Gonzalo Fernandez de la Mora has explained the leveling imperative of all such Utopianism:
Organized envy usually crystallizes into egalitarian norms whose origin is found not in custom but in government. This is a kind of uniformity from above: egalitarianism through coercion, either ideological, economic, or social. These three facets are complementary, and Marxist-Leninist doctrine proclaims a utopia based on this triple equalization: that all think alike (ideological), that all belong to this one class only (economic), and that all share a similar patrimony (ethnic).
—Egalitarian Envy: The Political Foundations of Social Justice (p. 97)

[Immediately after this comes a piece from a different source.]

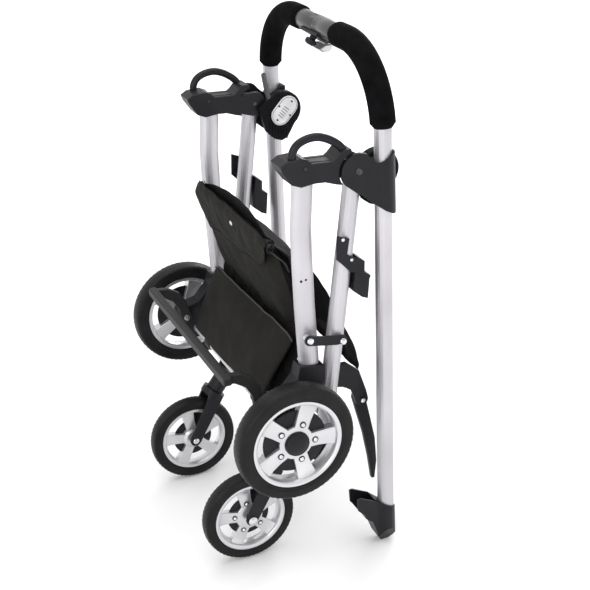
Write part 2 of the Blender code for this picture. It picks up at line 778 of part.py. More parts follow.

As Christians, we take the opposite view of the natural order. In all our forms of government (familial, civil, ecclesiastical), we must carefully avoid the extremes of uniformity and polyglot chaos. Christian community strikes a healthy balance between the general and particular, recognizing that all men are equal under the law, meaning in their access to justice, and that no two men have ever been born free and equal.